Introduction
Mazda Mazdaspeed3 – 2008 Review: Cheap thrills often produce moral conflict and can literally leave a bad taste in your mouth, but that’s not the case when it comes to the tasty, exciting, and inexpensive Mazdaspeed 3. This is not a “look at me” kind of car. Rather, it is a “look at me go” kind of car. The Mazdaspeed 3 is an absolute delight to drive hard and fast, provides room for four adults when it’s your turn to be the D.D. (designated driver), and converts into a cargo-toting grocery getter with a single-handed flip of the back seats. Thrilling yet practical, the Mazdaspeed 3 is the best kind of cheap date – and you won’t want to kick it out of bed for quaffing an extra quart of oil.

What We Drove
Mazda loaned us a Sunlight Silver Mazdaspeed 3 Grand Touring wearing a window sticker of $26,440 including a $635 destination charge and a $1,750 navigation system. That may sound expensive, but you can get your jollies by spending as little as $22,975 on the standard Sport model. Every Mazdaspeed 3 comes with a turbocharged four-cylinder engine, a six-speed manual transmission, 18-inch wheels, automatic climate control, and bolstered sport seats covered in sturdy fabric and black leather. What makes the $24,690 Grand Touring version special is adjustable Xenon headlights, rain-sensing wipers, a 222-watt Bose audio system, and a theft deterrent system.

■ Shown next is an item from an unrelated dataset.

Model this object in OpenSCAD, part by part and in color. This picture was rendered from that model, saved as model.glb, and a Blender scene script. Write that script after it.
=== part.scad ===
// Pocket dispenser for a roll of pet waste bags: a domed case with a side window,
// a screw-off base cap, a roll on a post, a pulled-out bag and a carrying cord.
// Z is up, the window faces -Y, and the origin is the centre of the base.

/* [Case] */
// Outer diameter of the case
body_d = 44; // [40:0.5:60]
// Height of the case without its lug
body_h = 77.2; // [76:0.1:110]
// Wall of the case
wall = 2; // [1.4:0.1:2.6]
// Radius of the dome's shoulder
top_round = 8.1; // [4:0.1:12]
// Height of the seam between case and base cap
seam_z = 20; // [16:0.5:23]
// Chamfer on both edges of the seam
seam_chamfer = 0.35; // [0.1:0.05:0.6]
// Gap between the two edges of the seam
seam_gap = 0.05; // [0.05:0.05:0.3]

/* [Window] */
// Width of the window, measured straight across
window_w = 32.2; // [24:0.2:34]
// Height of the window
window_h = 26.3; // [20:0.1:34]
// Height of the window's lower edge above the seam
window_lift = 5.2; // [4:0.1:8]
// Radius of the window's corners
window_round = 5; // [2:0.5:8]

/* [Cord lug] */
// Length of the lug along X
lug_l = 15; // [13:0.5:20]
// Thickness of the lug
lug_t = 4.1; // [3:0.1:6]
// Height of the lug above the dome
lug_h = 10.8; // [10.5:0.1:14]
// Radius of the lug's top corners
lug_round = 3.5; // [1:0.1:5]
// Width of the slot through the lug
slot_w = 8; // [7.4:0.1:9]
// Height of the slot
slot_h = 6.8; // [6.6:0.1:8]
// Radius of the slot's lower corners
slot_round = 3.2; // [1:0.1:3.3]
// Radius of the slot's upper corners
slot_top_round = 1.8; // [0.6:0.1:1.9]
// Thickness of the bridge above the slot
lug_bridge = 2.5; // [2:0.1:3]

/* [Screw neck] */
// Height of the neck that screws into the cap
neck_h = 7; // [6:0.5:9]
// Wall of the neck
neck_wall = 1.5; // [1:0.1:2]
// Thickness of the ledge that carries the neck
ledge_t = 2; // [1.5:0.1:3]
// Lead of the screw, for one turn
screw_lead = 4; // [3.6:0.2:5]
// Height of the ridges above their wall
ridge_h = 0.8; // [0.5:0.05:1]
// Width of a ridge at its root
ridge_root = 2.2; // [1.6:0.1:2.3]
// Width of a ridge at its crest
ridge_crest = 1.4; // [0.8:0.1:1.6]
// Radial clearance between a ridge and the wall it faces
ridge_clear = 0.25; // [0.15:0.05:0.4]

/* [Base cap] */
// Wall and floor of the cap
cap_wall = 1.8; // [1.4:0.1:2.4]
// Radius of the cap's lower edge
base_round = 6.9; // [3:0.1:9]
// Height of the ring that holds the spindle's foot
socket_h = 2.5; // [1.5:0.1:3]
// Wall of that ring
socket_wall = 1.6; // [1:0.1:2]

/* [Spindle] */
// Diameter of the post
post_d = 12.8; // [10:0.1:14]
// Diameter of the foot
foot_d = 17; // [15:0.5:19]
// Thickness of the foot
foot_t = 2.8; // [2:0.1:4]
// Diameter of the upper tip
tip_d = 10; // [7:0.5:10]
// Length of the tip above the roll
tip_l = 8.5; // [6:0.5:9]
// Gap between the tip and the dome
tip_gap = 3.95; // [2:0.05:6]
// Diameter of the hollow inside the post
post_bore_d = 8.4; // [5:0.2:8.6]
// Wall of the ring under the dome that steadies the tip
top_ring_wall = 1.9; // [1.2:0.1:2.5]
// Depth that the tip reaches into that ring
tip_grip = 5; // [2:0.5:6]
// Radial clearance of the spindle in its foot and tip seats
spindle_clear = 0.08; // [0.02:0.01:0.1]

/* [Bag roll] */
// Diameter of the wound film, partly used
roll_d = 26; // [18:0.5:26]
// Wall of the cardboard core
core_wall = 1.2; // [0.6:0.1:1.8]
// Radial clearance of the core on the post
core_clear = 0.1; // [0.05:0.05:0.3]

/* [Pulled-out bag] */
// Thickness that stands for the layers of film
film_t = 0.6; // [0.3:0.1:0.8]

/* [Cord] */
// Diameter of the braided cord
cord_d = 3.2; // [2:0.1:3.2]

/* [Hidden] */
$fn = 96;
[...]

Buying the Grand Touring also provides access to an optional navigation system.
Performance
Equipped with the same turbocharged, 2.3-liter direct-injection four-cylinder engine as the larger and heavier Mazdaspeed 6, the Mazdaspeed 3 is detuned by seven horsepower to 263 and puts power to the pavement through the front wheels instead of all four. Despite these seeming buzz-killers, the MS3 surges forward, tires breaking loose on pavement zits, steering wheel tugging from torque steer, and rocketing to 60 mph in 5.8 seconds according to Mazda. Though it launches decently, we had more fun dropping a coupla gears and whooshing past traffic on a tide of torque than tromping on the throttle from a standstill and smoking the front rubber. As an added bonus, our car averaged 22.5 mpg despite the abuse it suffered all week. The shifter is just OK: the car is relatively easy to launch but the gearbox sometimes requires wrangling to get into fifth and sixth gear.